After being in the doldrums for quite some time, India's first beyond visual range (BVR) air-to-air missile Astra is now finally set to take flight. Defence scientists, in fact, hope to integrate the missile with a fighter jet for full-scale tests later this year.

In terms of sheer technology, the 80-km-range Astra is more complex than even the nuclear-capable Agni series of strategic ballistic missiles. And that is primarily the reason it has remained largely restricted to the drawing board stage till now.

But now, in the wake of closure of the Integrated Guided Missile Development Programme (IGMDP) in December 2007, after a quarter of a century of hits and misses, defence scientists are basically focusing on Astra and four other missile systems.
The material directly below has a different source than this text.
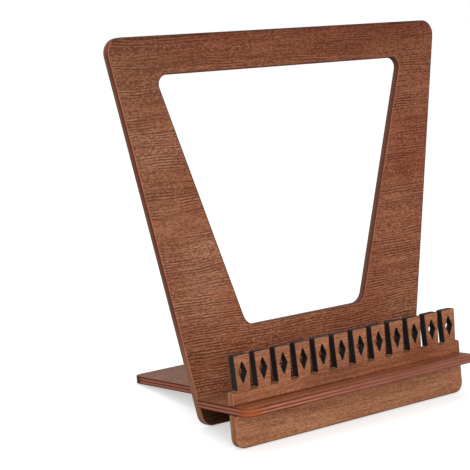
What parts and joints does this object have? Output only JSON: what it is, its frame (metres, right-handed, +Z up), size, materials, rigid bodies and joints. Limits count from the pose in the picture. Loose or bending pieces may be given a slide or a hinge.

The other four are the 700-km range K-15 submarine-launched ballistic missile, the 290-km BrahMos supersonic and hypersonic cruise missiles, the 3,500-km range Agni-III ballistic missile and the long-range surface-to-air missile system being jointly developed with Israel.

"Astra is a very complex missile. We have completed the tests of its navigation, control, airframe, propulsion and other sub-systems. Now, we want to integrate it with a mother aircraft for flight trials," DRDO chief controller Prahlada said. "We have identified three fighters - MiG-29, Jaguar and Tejas Light Combat Aircraft - for integration. But we will have to test it 20 to 50 times, covering the entire flight envelope, before it can become operational," he added.

India requires BVR missiles, fired by fighters to destroy enemy aircraft at ranges beyond 40 km, since the days of dog fights are virtually over now. Being extremely complex, only a few countries like US, Russia, France and Israel have managed to develop BVR missiles till now.

The Indian Sukhoi-30MKIs and Mirage-2000s, for instance, are armed with expensive BVR missiles of French and Russian origin like the "Matra Super 530D" and "AA-12 Adder". India, incidentally, is also importing the Israeli Python and Derby air-to-air missiles.

It was in March 2004 that the government approved the Rs 1,000-crore project to develop Astra, with a 80-km "head-on range", after DRDO conducted test-firing of three prototypes from the Chandipur-on-Sea test range in May 2003. But DRDO will not be able to meet the 2009 deadline for delivery of the Astra missile to IAF. It will only be possible by 2012 or so.

But once operational, scientists hold the single-stage solid-fuelled Astra will be cheaper and advanced than contemporary BVR missiles, capable of engaging and destroying highly-manoeuvreble supersonic aerial targets.